L’éducation des femmes
Socrate défend l’éducation des femmes :
« — Si donc nous exigeons des femmes les mêmes services que des hommes nous devons les former aux mêmes disciplines.
— Certes.
— Mais nous avons enseigné à ces derniers la musique et la gymnastique.
— Oui.
— Aux femmes, par conséquent, il faut apprendre ces deux arts ainsi que ce qui concerne la guerre, et exiger d’elles les mêmes services.
— Cela ressort de ce que tu viens de dire.
— Il se peut pourtant qu’à l’égard de l’usage reçu beaucoup de ces choses paraissent ridicules, si l’on passe de la parole à l’action.
— Très certainement » (p. 206).
Si cet aspect de son programme peut sembler ridicule, c’est, selon lui, le destin de toute idée qui à travers le temps parvient à s’imposer. Il donne l’exemple de la nudité qui est devenue normale :
« Donc, puisque nous avons commencé de parler, il faut avancer jusqu’aux aspérités que présente notre loi, après avoir prié les railleurs de renoncer à leur rôle et d’être sérieux, et leur avoir rappelé que le temps n’est pas bien lointain où les Grecs croyaient, comme le croient encore la plupart des barbares, que la vue d’un homme nu est un spectacle honteux et ridicule ; et que, quand les exercices gymniques furent pratiqués pour la première fois par les Crétois, puis par les Lacédémoniens, les citadins d’alors eurent beau jeu de se moquer de tout cela. » (p. 206).
Pourquoi en effet railler sur la nudité humaine, alors qu’elle est commune à tous et à toutes ? Socrate tente ici de rappeler cette nature qui caractérise tout être humain et qui ne doit pas faire défaut à sa communauté.
Platon précise ensuite que c’est souvent faute de définir rigoureusement les termes de la discussion, et plus généralement d’user de la dialectique, que les hommes se disputent :
« Parce que beaucoup de gens, ce me semble, y tombent sans le vouloir et croient raisonner alors qu’ils disputent. Cela vient de ce qu’ils sont incapables de traiter leur sujet en l’analysant sous ses différents aspects : ils procèdent à la contradiction en ne s’attachant qu’aux mots, et usent entre eux de chicane et non de dialectique » (p. 208).

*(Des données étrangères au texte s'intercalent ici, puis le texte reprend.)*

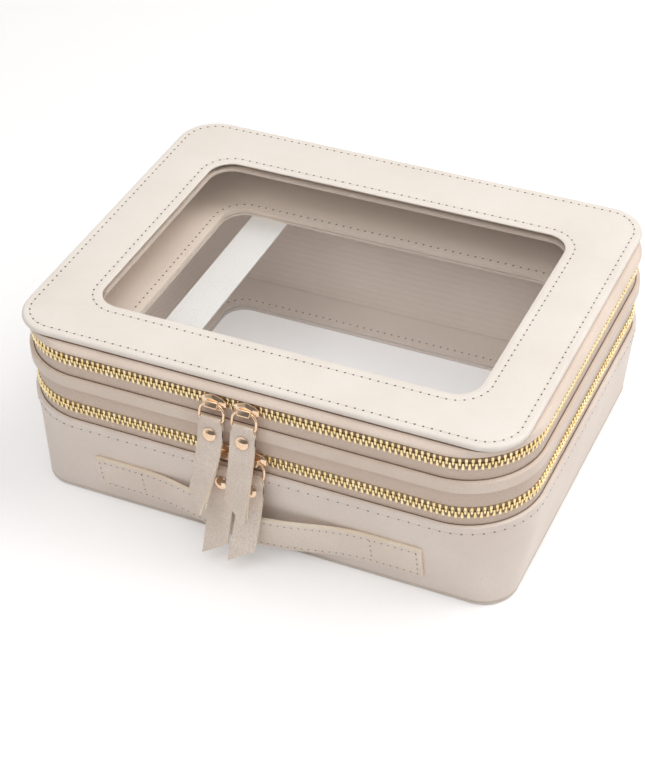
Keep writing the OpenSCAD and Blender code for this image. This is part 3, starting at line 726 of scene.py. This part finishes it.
# Zip height and lean; side of the tab's short corner; twist in degrees; sway, and how far the
# front and back layers part at the ends, in mm
Pull = namedtuple("Pull", "height lean short_side twist sway front_splay back_splay")
PULLS = {
    "upper_left": Pull(UP_ZIP_Z, UP_LEAN, -1, 30.0, -4.2, 1.6, 0.9),
    "upper_right": Pull(UP_ZIP_Z, UP_LEAN, -1, 13.0, -1.0, 0.9, 1.3),
    "lower_left": Pull(LOW_ZIP_Z, LOW_LEAN, 1, 0.0, -1.8, 0.5, 0.5),
    "lower_right": Pull(LOW_ZIP_Z, LOW_LEAN, 1, -6.0, -3.0, 0.6, 0.4),
}


def pull_place(x, pull):
    """The frame of a pull: origin on the link's top bar, z back up along the pull."""
    return (shift(x, -CASE_D / 2 - BAR_OUT, pull.height)
            @ Matrix.Rotation(radians(-pull.lean), 4, "X"))


def wire_ring(name, place, node):
    """The wire link: a straight bar in the tab's fold, and an arch through the slider's crown."""
    bend_steps, arch_steps = 6, 12
    points = []
    for step in range(bend_steps + 1):
        turn = pi / 2 * step / bend_steps
        points.append((LINK_HALF - LINK_BEND * (1 - sin(turn)),
                       -LINK_H + LINK_BEND * (1 - cos(turn))))
    for step in range(1, arch_steps):
        turn = pi / 2 * step / arch_steps
        points.append((LINK_ARCH_HALF + (LINK_HALF - LINK_ARCH_HALF) * cos(turn),
                       LINK_ARCH_H * (sin(turn) - 1)))
    outline = points + [(-x, z) for x, z in reversed(points)]
    curve = bpy.data.curves.new(name, "CURVE")
    curve.dimensions = "3D"
    curve.bevel_depth = WIRE_R * mm
    curve.bevel_resolution = 3
    spline = curve.splines.new("POLY")
    spline.points.add(len(outline) - 1)
    for point, (x, z) in zip(spline.points, outline):
        point.co = (x * mm, 0, z * mm, 1)
    spline.use_cyclic_u = True
    drawn = bpy.data.objects.new(name + "_curve", curve)
    mesh = bpy.data.meshes.new_from_object(drawn)
    bpy.data.objects.remove(drawn)
    bpy.data.curves.remove(curve)
    mesh.transform(place)
    mesh.name = name
    keep_mesh(name, mesh, [rose_gold], node, "rose_gold", [node])


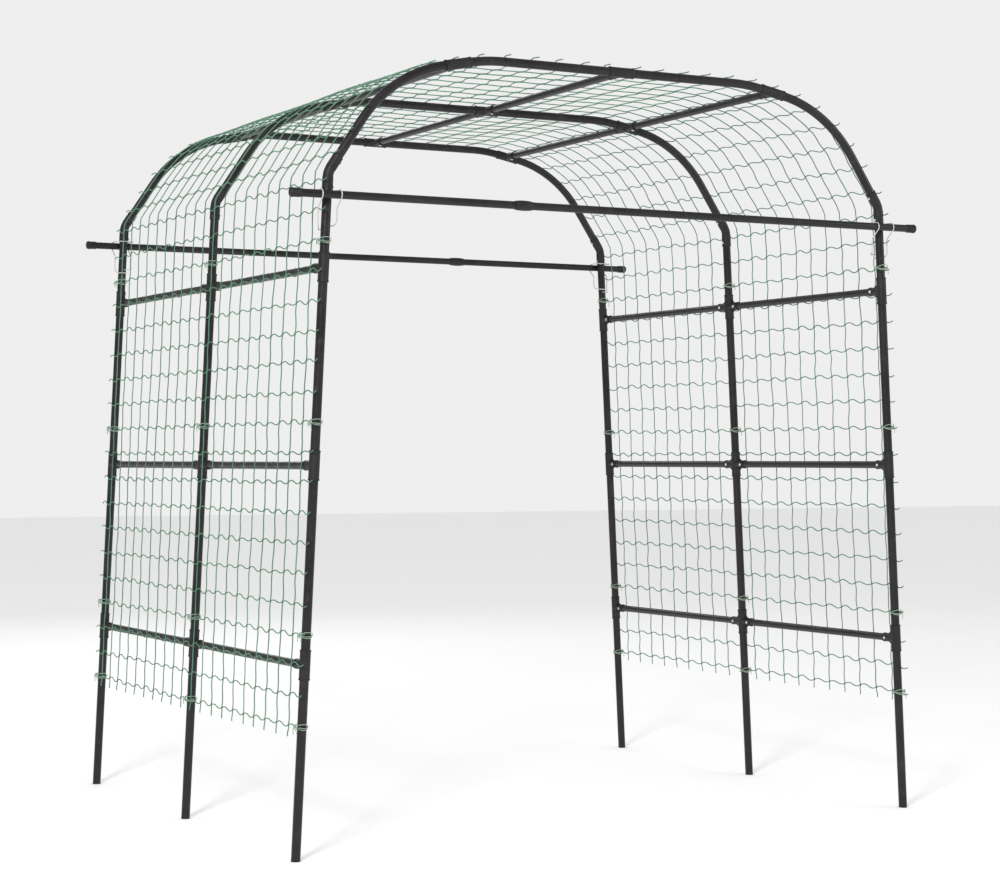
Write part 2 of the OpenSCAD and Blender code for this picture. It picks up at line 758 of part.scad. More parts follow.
foot_plugs();
leg_tubes_front_left();
leg_tubes_front_right();
leg_tubes_middle_left();
leg_tubes_middle_right();
leg_tubes_rear_left();
leg_tubes_rear_right();
leg_tees_front_left();
leg_tees_front_right();
leg_crosses_middle_left();
leg_crosses_middle_right();
leg_tees_rear_left();
leg_tees_rear_right();
elbows_front();
elbows_middle();
elbows_rear();
shoulder_tube_front_left();
shoulder_tube_front_right();
shoulder_tube_middle_left();
shoulder_tube_middle_right();
shoulder_tube_rear_left();
shoulder_tube_rear_right();
corner_tee_front_left();
corner_tee_front_right();
corner_cross_middle_left();
corner_cross_middle_right();
corner_tee_rear_left();
corner_tee_rear_right();
roof_tubes_front();
roof_tubes_middle();
roof_tubes_rear();
ridge_tee_front();
ridge_cross_middle();
ridge_tee_rear();
lower_rail_left();
middle_rail_left();
upper_rail_left();
lower_rail_right();
middle_rail_right();
upper_rail_right();
roof_rail_left();
roof_rail_ridge();
roof_rail_right();
screws();
crossbar_tubes_front();
crossbar_coupler_front();
crossbar_caps_front();
crossbar_tubes_rear();
crossbar_coupler_rear();
crossbar_caps_rear();
wire_clip_front_left();
wire_clip_front_right();
wire_clip_rear_left();
wire_clip_rear_right();
net_left();
net_shoulder_left();
net_roof();
net_shoulder_right();
net_right();
net_ties();
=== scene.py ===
import json
import math
import random

import bpy
from mathutils import Matrix, Vector


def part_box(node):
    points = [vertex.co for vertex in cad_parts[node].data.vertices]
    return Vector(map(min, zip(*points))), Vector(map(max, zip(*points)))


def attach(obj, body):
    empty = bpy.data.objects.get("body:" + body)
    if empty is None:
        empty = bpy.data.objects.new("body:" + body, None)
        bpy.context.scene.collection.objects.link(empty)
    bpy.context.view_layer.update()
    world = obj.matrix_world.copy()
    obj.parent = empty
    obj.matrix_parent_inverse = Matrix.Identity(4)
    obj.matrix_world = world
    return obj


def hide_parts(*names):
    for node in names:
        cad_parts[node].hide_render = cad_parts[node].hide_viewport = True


# The arch comes as its frame: tubes, moulded fittings, rails, crossbars, clips and net.
# All places below are in metres, in that frame: X across the walkway, Y along it, Z up.
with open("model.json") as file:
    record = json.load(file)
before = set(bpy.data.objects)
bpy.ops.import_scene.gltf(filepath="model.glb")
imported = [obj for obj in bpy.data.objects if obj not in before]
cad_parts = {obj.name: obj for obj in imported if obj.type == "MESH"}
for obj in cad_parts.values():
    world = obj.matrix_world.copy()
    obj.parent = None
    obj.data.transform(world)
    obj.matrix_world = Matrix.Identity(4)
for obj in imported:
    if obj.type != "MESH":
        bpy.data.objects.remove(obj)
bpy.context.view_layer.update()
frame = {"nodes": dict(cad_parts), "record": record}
scene = bpy.context.scene


# ---------- camera ----------
# It stands in front and to the left, a little below the height of a walker's shoulders,
# and looks level into the walkway from about six metres away.
camera = bpy.data.objects.new("camera", bpy.data.cameras.new("camera"))
scene.collection.objects.link(camera)
camera.location = (-2.946, -5.577, 0.920)
camera.rotation_euler = (math.radians(90.385), 0, math.radians(-28.2))
camera.data.sensor_width = 36
camera.data.lens = 82.74
scene.camera = camera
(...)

Comme pour la nudité, la difficulté à débattre expose encore les limites d’une population n’ayant pas appris. Voilà en quoi, notamment, l’éducation devient chose utile, afin d’élever l’âme de ceux et celles appelé-e-s à faire partie de la Cité idéale.
Revenant à l’éducation des femmes, il la justifie en posant qu’une différence de nature doit avoir un rapport avec la fonction pour justifier une différence de fonction. L’exemple va en étonner plusieurs, la différence capillaire entre un homme chauve et un homme chevelu n’a rien à voir avec leurs possibles rôles politiques – ils peuvent donc exercer la même fonction (p. 208). C’est la même chose pour la femme et l’homme, selon Platon.
« Par suite, mon ami, il n’est aucun emploi concernant l’administration de la cité qui appartienne à la femme en tant que femme, ou à l’homme en tant qu’homme ; au contraire, les aptitudes naturelles sont également réparties entre les deux sexes, et il est conforme à la nature que la femme, aussi bien que l’homme, participe à tous les emplois, encore qu’en tous elle soit plus faible que l’homme (p. 210). »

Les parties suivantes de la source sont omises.